I know, even in this, that there will still be cries of dissent. Those who allege that surely digital versions of these crimes are less damaging than perpetrators physically harming children. If only eradicating childhood sexual abuse were that easy. The same excuses were touted when a Japanese sex robot company was revealed to be making and delivering child sex dolls. They alleged that these dolls could prevent potential abusers from harming real children; however, research shows that possessing such dolls has no provable benefit in reducing urges. In fact, mimicking such urges could make people more likely to carry them out on real children, because the doll becomes less effective over time. Return your eyes to out-of-control AI imagery, and you can see where the pattern will lead us: to more abuse of children.

And that’s already a threat we’re seeing play out. As more CSAM has become available, more crimes against children have been committed in person. Amongst the 122,678 child sexual abuse and exploitation offences recorded by the police in England and Wales in 2024, 58% were in-person offences. When irresponsible tech bros allow their technology to participate in the digital abuse of women and girls, it’s inevitable that this abuse will translate to physical harm in the real world. As much as these creeps want to live in augmented reality where women and girls have no autonomy, we still live in a real world with living, breathing people who can and are being harmed by these vile “technological advancements”.

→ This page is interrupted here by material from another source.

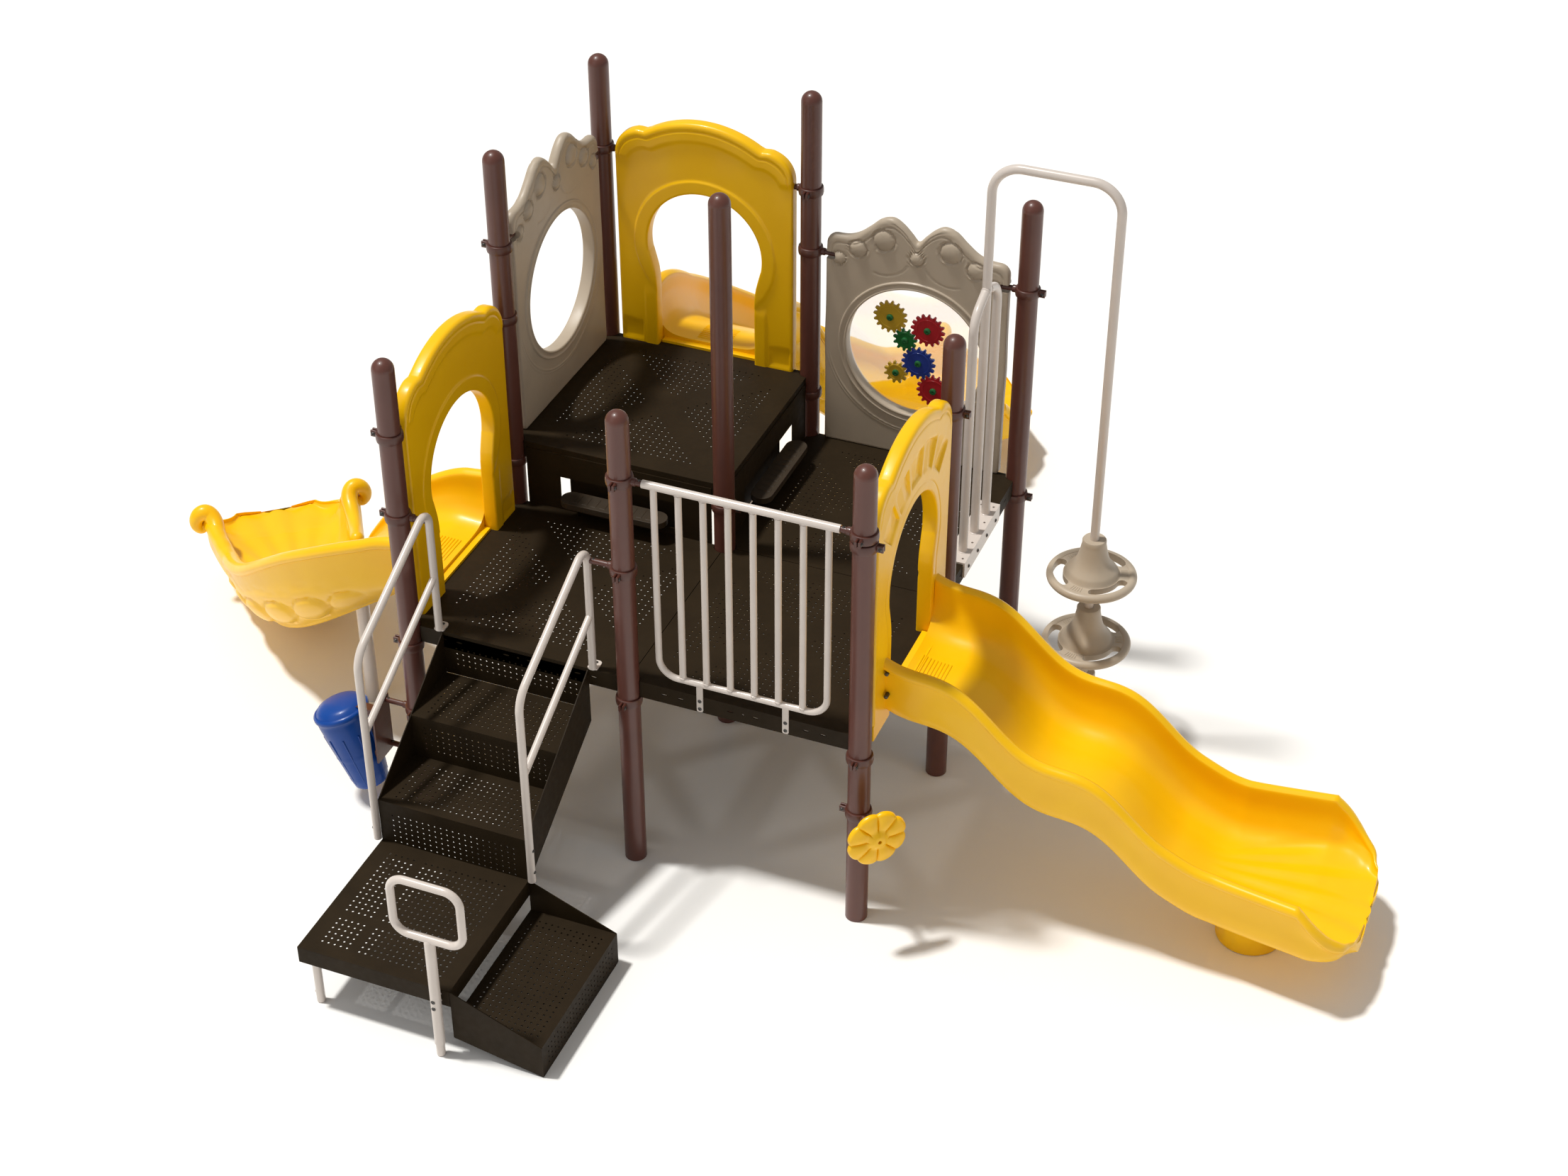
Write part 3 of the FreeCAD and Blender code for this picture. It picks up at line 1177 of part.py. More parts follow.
def make_handrail(label, x):
    """Looped handrail beside the stairs with a sloping mid-rail and a foot plate on the deck."""
    radius, back = size("rail_radius"), size("handrail_step")
    front = -2 * size("stair_run") - size("handrail_lead")
    deck = size("deck_low")
    points = [(x, back, deck), (x, back, deck + size("handrail_top")),
              (x, front, deck + size("handrail_bend")), (x, front, deck - size("handrail_end"))]
    rail = tube(points, radius, [size("top_bend"), size("low_bend")])
    low, high = Vector(x, front, deck - size("midrail_end")), Vector(x, back, deck + size("midrail_top"))
    mid = Part.makeCylinder(size("midrail_radius"), low.distanceToPoint(high), low, high - low)
    width = size("rail_foot_width")
    foot = Part.makeBox(width, size("rail_foot_depth"), size("rail_foot_thick"),
                        Vector(x - width / 2, size("deck_gap"), deck))
    node(feature(label, rail.fuse([mid, foot]).removeSplitter()), label)


make_handrail("left_handrail", size("stair_left") - size("rail_radius"))
make_handrail("right_handrail", size("stair_left") + size("stair_width") + size("rail_radius"))


def make_grab_loop():
    """Rounded square loop on a post that bolts to the front of the transfer platform."""
    x = size("stair_left") + size("grab_at")
    skirt = -2 * size("stair_run") - size("platform_depth")
    y = skirt - size("grab_offset")
    top = size("deck_low") - 3 * size("stair_rise")
    low, high, half = top + size("grab_low"), top + size("grab_high"), size("grab_width") / 2
    halves = [tube([(x, y, low), (x + s * half, y, low), (x + s * half, y, high), (x, y, high)],
                   size("rail_radius"), size("grab_corner")) for s in (1, -1)]
    stub = size("grab_stub_height")
    post = Part.makeCylinder(size("grab_post"), low - stub, Vector(x, y, stub))
    stub_bar = Part.makeCylinder(size("grab_stub"), stub, Vector(x, y, 0))
    bolts = [Part.makeCylinder(size("grab_bolt"), size("grab_offset"), Vector(x, y, top - size(drop)),
                               Vector(0, 1, 0))
             for drop in ("grab_bolt_high", "grab_bolt_low")]
    loop = halves[0].fuse([halves[1], post, stub_bar] + bolts).removeSplitter()
    node(feature("grab_loop", loop), "grab_loop")


make_grab_loop()

# ---------------------------------------------------------------- barrier


BALUSTERS = 8    # with the two sides of the frame


def make_barrier():
    middle, pitch = 1.5 * size("bay"), size("baluster_pitch")
    deck, radius, reach = size("deck_low"), size("baluster_radius"), size("barrier_reach")
    top, low = deck + size("barrier_top"), deck + size("barrier_low")
    left, right = middle - (BALUSTERS - 1) / 2 * pitch, middle + (BALUSTERS - 1) / 2 * pitch
    rail = Part.makeCylinder(size("barrier_tube"), size("bay") - 2 * reach,
                             Vector(size("bay") + reach, 0, top), Vector(1, 0, 0))
    frame = tube([(left, 0, top), (left, 0, low), (right, 0, low), (right, 0, top)], radius,
                 size("barrier_corner"))
    bars = [Part.makeCylinder(radius, top - low, Vector(left + k * pitch, 0, low))
            for k in range(1, BALUSTERS - 1)]
    bottom = deck - size("deck_skirt") + size("strap_lift")
    straps = [Part.makeBox(size("strap_width"), size("strap_thick"), low - bottom,
                           Vector(middle + s * size("strap_at") - size("strap_width") / 2,
                                  size("deck_gap") - size("strap_thick"), bottom))
              for s in (-1, 1)]
    node(feature("barrier_rail", rail.fuse([frame] + bars + straps).removeSplitter()), "barrier_rail")


make_barrier()

# ---------------------------------------------------------------- drum and flower

# Half section of the drum from its foot to the middle of its domed head
DRUM_SECTION = (
    ("0", "0"), ("drum_foot", "0"), ("drum_foot * 1.16", "drum_height * 0.35"),
    ("drum_head * 0.94", "drum_height * 0.86"), ("drum_head * 0.95", "drum_height * 0.94"),
    ("drum_head", "drum_height * 0.96"), ("drum_head", "drum_height"),
    ("drum_head * 0.8", "drum_height + 20"), ("drum_head * 0.45", "drum_height + 32"),
    ("0", "drum_height + 36"),
)
SADDLES = (("455", "100"), ("240", "60"))    # height, reach towards the drum


def make_drum():
    tilt = Rotation(Vector(0, 1, 0), -size("drum_tilt"))
    body = put(turned("drum", DRUM_SECTION), "drum_x", "drum_y", "drum_z", turn=tilt)
    node(body, "drum")
    backing = box("drum_backing", ("backing_thick", "backing_width", "backing_height"),
                  ("-backing_at - backing_thick", "drum_y - backing_lead", "backing_low"))
    saddles = [box(f"drum_saddle_{k}", (reach, "saddle_width", "saddle_height"),
                   (f"-backing_at - {reach}", "drum_y - saddle_width / 2", z))
               for k, (z, reach) in enumerate(SADDLES)]
    blank = fuse("drum_bracket_blank", [backing] + saddles)
    doc.recompute()
    trimmed = blank.Shape.cut(body.Shape)
    near = max(trimmed.Solids, key=lambda s: s.Volume)
    node(feature("drum_bracket", near), "drum_bracket")


make_drum()

PETALS = 8
RIM_POINTS = 64
PETAL_CREASE = 1.5    # above one, the notches between petals are narrower
FLOWER_WAY = -45.0


def make_flower():
    radius, thick, wave = size("flower_radius"), size("flower_thick"), size("flower_wave")
    rim = []
    for k in range(RIM_POINTS):
        angle = 2 * math.pi * k / RIM_POINTS
        notch = (1 - abs(math.sin(PETALS / 2 * angle))) ** PETAL_CREASE
        reach = radius - wave * notch
        rim.append(Vector(math.cos(angle) * reach, math.sin(angle) * reach, 0))
    disc = Part.Face(Part.makePolygon(rim + rim[:1])).extrude(Vector(0, 0, thick))
    hub = Part.makeCylinder(size("flower_hub"), thick + size("flower_proud"))
    hole = Part.makeCylinder(size("flower_hole"), thick, Vector(0, 0, size("flower_floor")))
    shape = disc.fuse(hub).removeSplitter().cut(hole)
    reach = size("flower_reach") - thick / 2
    way = math.radians(FLOWER_WAY)
    facing = Rotation(Vector(0, 0, 1), FLOWER_WAY).multiply(Rotation(Vector(0, 1, 0), 90))
    centre = Vector(TWO_BAYS + reach * math.cos(way), reach * math.sin(way), size("flower_height"))
    node(feature("flower_disc", shape, Placement(centre, facing)), "flower_disc")


make_flower()


def flower_bracket():
    """Clamp ring with a round arm that runs diagonally to the back of the flower."""
    ring = clamp_ring("flower_clamp", 2, 0, "flower_height + clamp_height / 2", "west")
    arm = cylinder("flower_arm_bar", "flower_arm", f"flower_reach - flower_thick / 2 - {RING_MIDDLE}",
                   (f"2 * bay + {RING_MIDDLE} * sqrt(0.5)", f"-{RING_MIDDLE} * sqrt(0.5)", "flower_height"),
                   turn=Rotation(Vector(0, 0, 1), FLOWER_WAY).multiply(EAST))
    return fuse("flower_bracket", [ring, arm])


HANDRAIL_CLAMP = "deck_low + rail_clamp_height + clamp_height / 2"
BARRIER_CLAMP = "deck_low + barrier_top + clamp_height / 2"
RAIL_CLAMPS = (
    ("left_handrail_clamp", 0, 0, HANDRAIL_CLAMP, "west",
     (("east", "stair_left - 2 * rail_radius", "handrail_step"),)),
    ("right_handrail_clamp", 1, 0, HANDRAIL_CLAMP, "south",
     (("west", "bay - stair_left - stair_width - 2 * rail_radius", "handrail_step"),)),
    ("barrier_left_clamp", 1, 0, BARRIER_CLAMP, "south", (("east", "barrier_reach"),)),
    ("barrier_right_clamp", 2, 0, BARRIER_CLAMP, "south", (("west", "barrier_reach"),)),
    ("drum_high_clamp", 0, 0, "drum_clamp_high + clamp_height / 2", "south", (("west", "backing_at"),)),
    ("drum_low_clamp", 0, 0, "drum_clamp_low + clamp_height / 2", "south", (("west", "backing_at"),)),
)
rail_clamps = [armed_clamp(*row) for row in RAIL_CLAMPS] + [flower_bracket()]
node(group("rail_clamps", rail_clamps), "rail_clamps")

# ---------------------------------------------------------------- pod climber

CLIMBER_X = TWO_BAYS - size("climber_in")
CLIMBER_Y = 1.5 * size("bay")
POD_X = CLIMBER_X + size("climber_reach")


def make_climber():
    """Overhead pole, two side loops, base plate and edge flange, welded together."""
    radius, pitch = size("climber_tube"), size("climber_pitch")
    deck = size("deck_low")
    base, high = deck + size("climber_plate") / 2, deck + size("climber_height")
    pole = tube([(CLIMBER_X, CLIMBER_Y, base), (CLIMBER_X, CLIMBER_Y, high), (POD_X, CLIMBER_Y, high),
                 (POD_X, CLIMBER_Y, 0)], radius, size("climber_bend"))
    turn_in = deck + size("loop_height")
    loops = [tube([(CLIMBER_X, y, base), (CLIMBER_X, y, turn_in),
                   (CLIMBER_X, CLIMBER_Y, turn_in + size("loop_rise"))], radius, size("loop_bend"))
             for y in (CLIMBER_Y - pitch, CLIMBER_Y + pitch)]
    edge, long, deep = TWO_BAYS - size("deck_gap"), size("plate_length"), size("plate_depth")
    thick = size("climber_plate")
    flat = Part.makeBox(deep + thick, long, thick, Vector(edge - deep, CLIMBER_Y - long / 2, deck))
    drop = size("deck_skirt") - size("flange_inset")
    flange = Part.makeBox(thick, long, drop, Vector(edge, CLIMBER_Y - long / 2, deck - drop))
    node(feature("climber_frame", pole.fuse(loops + [flat, flange]).removeSplitter()), "climber_frame")


make_climber()

PODS = 3
POD_SLOTS = 3
SLOT_SPAN, SLOT_START = 78.0, 40.0    # degrees


def pod_slots():
    """Three curved hand slots between a pod's hub and rim."""
    inner, outer = size("pod_hub") + size("pod_web"), size("pod_radius") - size("pod_rim")
    deep = size("pod_thick")
    slots = []
    for k in range(POD_SLOTS):
        wedge = Part.makeCylinder(outer, 3 * deep, Vector(0, 0, -deep), Vector(0, 0, 1), SLOT_SPAN)
        slot = wedge.cut(Part.makeCylinder(inner, 3 * deep, Vector(0, 0, -deep)))
        slot.rotate(Vector(), Vector(0, 0, 1), 360.0 / POD_SLOTS * k + SLOT_START)
        slots.append(slot)
    return slots[0].fuse(slots[1:])


def make_pod(index):
    """Wheel-shaped step with a bell hub that rises round the pole."""
    bore = "climber_tube + pod_fit"
    top = "pod_thick / 2 + pod_height"
    profile = ((bore, "0"), ("pod_radius - pod_edge", "0"), ("pod_radius", "pod_thick * 0.3"),
               ("pod_radius", "pod_thick * 0.7"), ("pod_radius - pod_edge", "pod_thick"),
               ("pod_hub", "pod_thick"), ("pod_hub * 0.93", "pod_thick + pod_shoulder"),
               ("pod_neck * 1.3", "pod_height * 0.66"), ("pod_neck * 1.06", "pod_height * 0.8"),
               ("pod_neck", top), (bore, top))
    body = turned(f"pod_blank_{index}", profile)
    pod = cut(f"pod_{index}", body, feature(f"pod_slots_{index}", pod_slots()))
    return put(pod, "2 * bay - climber_in + climber_reach", "bay * 1.5",
               f"pod_low - pod_thick / 2 + {index} * pod_pitch")


node(group("climber_pods", [make_pod(k) for k in range(PODS)]), "climber_pods")

# ---------------------------------------------------------------- check and write

doc.recompute()
failed = [f"{obj.Name} {obj.State}" for obj in doc.Objects if {"Invalid", "Error"} & set(obj.State)]
for obj in NODES:
    if obj.Shape.isNull() or not obj.Shape.isValid() or not obj.Shape.Solids:
        failed.append(f"{obj.Label} has no valid solid")
if failed:
    raise RuntimeError("; ".join(failed))

os.makedirs("parts", exist_ok=True)
for obj in NODES:
    obj.Shape.exportStep(f"parts/{obj.Label}.step")
print(len(NODES), "nodes written")
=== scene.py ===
import math

import bmesh
import bpy
import numpy as np
from mathutils import Matrix, Vector


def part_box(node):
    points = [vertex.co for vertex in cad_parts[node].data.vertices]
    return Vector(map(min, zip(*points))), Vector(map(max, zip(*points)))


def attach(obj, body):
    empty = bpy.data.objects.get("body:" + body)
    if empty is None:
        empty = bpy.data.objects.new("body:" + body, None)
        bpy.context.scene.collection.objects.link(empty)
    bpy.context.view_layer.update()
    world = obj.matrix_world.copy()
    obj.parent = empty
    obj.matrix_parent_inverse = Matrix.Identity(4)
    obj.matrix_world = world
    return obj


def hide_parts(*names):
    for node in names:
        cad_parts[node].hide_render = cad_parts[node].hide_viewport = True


# Looks of the play structure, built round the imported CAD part. Metres, same frame as the CAD.

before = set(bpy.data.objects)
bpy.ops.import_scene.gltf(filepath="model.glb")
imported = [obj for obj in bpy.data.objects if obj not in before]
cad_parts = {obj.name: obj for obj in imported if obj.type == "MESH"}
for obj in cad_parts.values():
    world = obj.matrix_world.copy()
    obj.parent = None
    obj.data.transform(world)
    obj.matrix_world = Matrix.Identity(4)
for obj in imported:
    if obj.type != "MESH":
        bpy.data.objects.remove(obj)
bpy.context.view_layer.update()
ROOT = "structure"


def middle(node):
    low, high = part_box(node)
    return (Vector(low) + Vector(high)) / 2


def top_of(node):
    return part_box(node)[1][2]


BAY = middle("front_right_post").x / 2
DECK_LOW, DECK_HIGH = top_of("front_left_deck"), top_of("high_deck")
POST_R = 0.04445
TAU = 2 * math.pi


# ---------------------------------------------------------------- mesh building

class Mesh:
    """Vertices and faces that are collected into one piece."""

    def __init__(self):
        self.verts, self.faces = [], []

    def add(self, verts, faces, matrix=None):
        base = len(self.verts)
        for v in verts:
            v = Vector(v)
            self.verts.append(matrix @ v if matrix is not None else v)
        self.faces += [tuple(base + k for k in f) for f in faces]
        return self

    def merge(self, other, matrix=None):
        return self.add(other.verts, other.faces, matrix)


def smoothstep(a, b, x):
    t = min(1.0, max(0.0, (x - a) / (b - a)))
    return t * t * (3 - 2 * t)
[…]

Childhood sexual abuse is already a worldwide epidemic that governments are ill-equipped to confront. The normalisation of AI apps that empower lonely, let’s be honest, mostly men, to violate people from the comfort of their home will inevitably lead to the expansion of CSAM, an abhorrent thought that should terrify tech bros back into their caves for good. It won’t, because their only goal is profit at the expense of society. But it’s up to all of us to challenge such apps, prevent their use, and educate people about the dangers they pose to us all. While it’s gratifying to see Ofcom and the government take action, it won’t work unless people collectively reject this technology.

We’re all facing down the future of sexual violence in app form. Technology invented to streamline human existence, while robots take care of the boring stuff, has been redirected to become the new frontier of exploitation. Just look at the downhill trajectory of the founder of OpenAI, the company that owns ChatGPT. The man who claims that his technology will one day help cure cancer is now excitedly announcing that ChatGPT will soon have ‘erotica’ functions for adults. How far we’ve come, yay us.